📝 SummarXiv

Abstract

Altermagnetism (AM), an unconventional magnetic phase characterized by zero net magnetism protected by symmetry(s) other than parity-time ($\mathcal{P}\mathcal{T}$) and a resulting spin-split band, has been studied exclusively in crystalline materials. Here, we extend the framework of AM to quasicrystals (QCs). We start from a comparison between the N\'{e}el state on the square lattice and that on a $D_4$-symmetric Thue-Morse QC, with both belonging to the same $d$-wave irreducible representation (IRRP) of the $D_4$ point group.

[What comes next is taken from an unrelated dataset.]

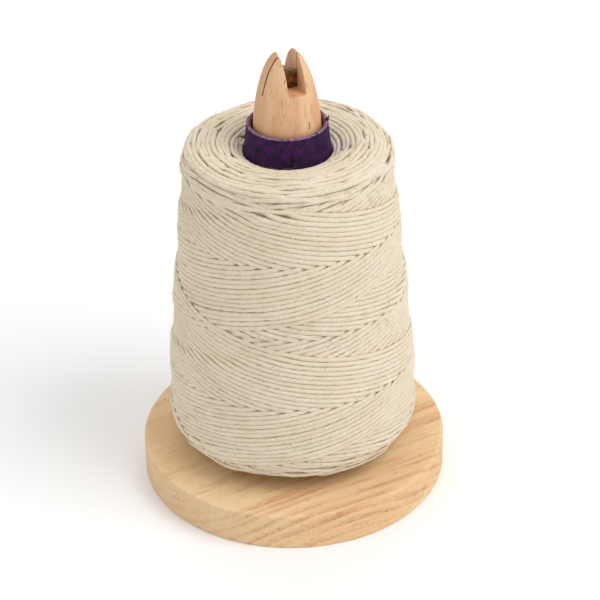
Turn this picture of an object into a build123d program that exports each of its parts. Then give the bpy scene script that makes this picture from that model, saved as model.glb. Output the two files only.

Consequently, while the former is antiferromagnetism (AFM) protected by the combined $\mathcal{P}\mathcal{T}$ and translational symmetry, the lack of translational symmetry in the latter breaks the $\mathcal{P}\mathcal{T}$ symmetry, and the additional mirror or rotation symmetry protects AM. This example suggests that AM is more common in QCs than in crystals and can be easily explored through a point-group symmetry-based classification. Therefore, we classify magnetic phases in 2D $D_n$-symmetric QCs without spin-orbit coupling, by using IRRPs of $D_n$. Consequently, the identity IRRP represents ferromagnetism, the inversion-odd 1D IRRPs for twice-of-odd $n$ represent AFM, and all the remaining 1D IRRPs represent AM, protected by either mirror or rotation symmetry. We further take the Hubbard model to verify this result in various QCs with different symmetries. Our work highlights the QC as a natural platform where AM is common among magnetic phases.